» Provided material
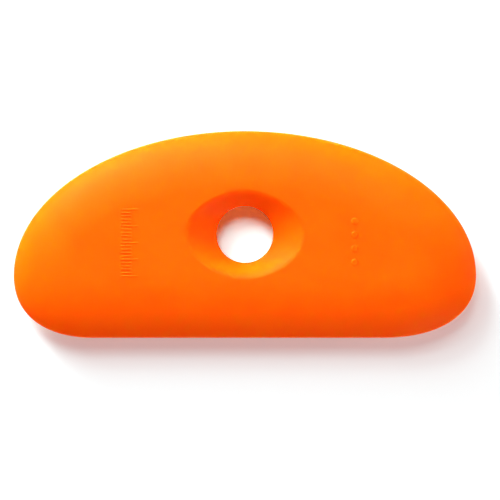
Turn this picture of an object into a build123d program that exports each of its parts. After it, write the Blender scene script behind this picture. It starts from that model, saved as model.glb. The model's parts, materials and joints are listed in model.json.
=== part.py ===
"""Half-moon pottery rib: one soft silicone moulding with a dished finger hole.

Millimetres. The rib lies flat with its long axis along X and its straight edge towards -Y.
The origin is on the resting plane, under the middle of the finger hole.
"""
from build123d import *
from math import cos, pi, radians, sin, tan
import os

os.makedirs("parts", exist_ok=True)

# Outline of the rib, seen from above
rib_length = 139.7
rib_width = 62.5
tip_rise = 18.8
left_corner_reach = 23.9
right_corner_reach = 28.0

# Fullness of the two lower corners: how far each curve's handles run along its sides
corner_side_share = 0.64
corner_base_share = 0.60

# Section: a flat middle that thins, more and more steeply, to a rounded working edge
rib_thickness = 12.0
edge_radius = 1.4
edge_angle = 42.0
taper_width = 18.3
middle_corner_rise = 4.0

# Finger hole, and the oval dish that leads into it from each face
hole_diameter = 17.0
throat_length = 2.0
dish_length = 35.0
dish_width = 24.2
lip_radius = 4.2

# Raised moulded marks on the upper face: a short scale on the left, grade pips on the right
mark_height = 0.2
mark_root = 0.5
scale_distance = 37.0
scale_start = 12.5
scale_pitch = 1.0
scale_count = 21
ticks_per_long_tick = 5
tick_breadth = 0.5
short_tick_length = 2.8
long_tick_length = 4.8
pip_distance = 33.0
pip_start = 8.4
pip_pitch = 4.1
pip_count = 4
pip_diameter = 2.2

# How far a cutter runs past the face that it opens
overrun = 1.0

# Sizes that follow from those above
middle_level = rib_thickness / 2
edge_slope = radians(edge_angle)
taper_run = taper_width - edge_radius * (1 - sin(edge_slope))
taper_drop = middle_level - edge_radius * cos(edge_slope)
dish_depth = middle_level - throat_length / 2
cutter_share = 1 + overrun / dish_depth
lip_level = rib_thickness - dish_depth / 4
mark_level = rib_thickness - mark_root

# The taper falls as the square of the run, with a sixth power that steepens it at the edge
square, sixth = 2, 6
late_share = (tan(edge_slope) * taper_run / taper_drop - square) / (sixth - square)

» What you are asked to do
Extract all of the data above without altering anything.

» Finished task
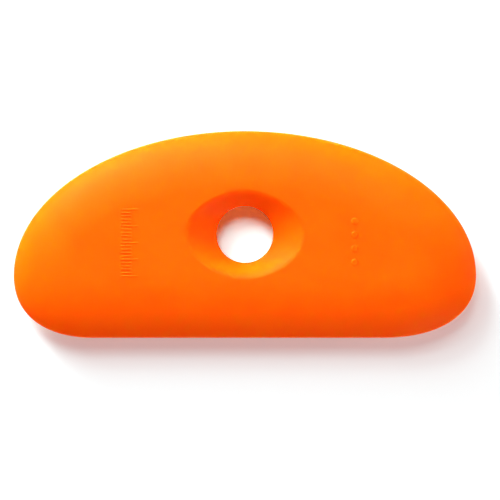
Turn this picture of an object into a build123d program that exports each of its parts. After it, write the Blender scene script behind this picture. It starts from that model, saved as model.glb. The model's parts, materials and joints are listed in model.json.
=== part.py ===
"""Half-moon pottery rib: one soft silicone moulding with a dished finger hole.

Millimetres. The rib lies flat with its long axis along X and its straight edge towards -Y.
The origin is on the resting plane, under the middle of the finger hole.
"""
from build123d import *
from math import cos, pi, radians, sin, tan
import os

os.makedirs("parts", exist_ok=True)

# Outline of the rib, seen from above
rib_length = 139.7
rib_width = 62.5
tip_rise = 18.8
left_corner_reach = 23.9
right_corner_reach = 28.0

# Fullness of the two lower corners: how far each curve's handles run along its sides
corner_side_share = 0.64
corner_base_share = 0.60

# Section: a flat middle that thins, more and more steeply, to a rounded working edge
rib_thickness = 12.0
edge_radius = 1.4
edge_angle = 42.0
taper_width = 18.3
middle_corner_rise = 4.0

# Finger hole, and the oval dish that leads into it from each face
hole_diameter = 17.0
throat_length = 2.0
dish_length = 35.0
dish_width = 24.2
lip_radius = 4.2

# Raised moulded marks on the upper face: a short scale on the left, grade pips on the right
mark_height = 0.2
mark_root = 0.5
scale_distance = 37.0
scale_start = 12.5
scale_pitch = 1.0
scale_count = 21
ticks_per_long_tick = 5
tick_breadth = 0.5
short_tick_length = 2.8
long_tick_length = 4.8
pip_distance = 33.0
pip_start = 8.4
pip_pitch = 4.1
pip_count = 4
pip_diameter = 2.2

# How far a cutter runs past the face that it opens
overrun = 1.0

# Sizes that follow from those above
middle_level = rib_thickness / 2
edge_slope = radians(edge_angle)
taper_run = taper_width - edge_radius * (1 - sin(edge_slope))
taper_drop = middle_level - edge_radius * cos(edge_slope)
dish_depth = middle_level - throat_length / 2
cutter_share = 1 + overrun / dish_depth
lip_level = rib_thickness - dish_depth / 4
mark_level = rib_thickness - mark_root

# The taper falls as the square of the run, with a sixth power that steepens it at the edge
square, sixth = 2, 6
late_share = (tan(edge_slope) * taper_run / taper_drop - square) / (sixth - square)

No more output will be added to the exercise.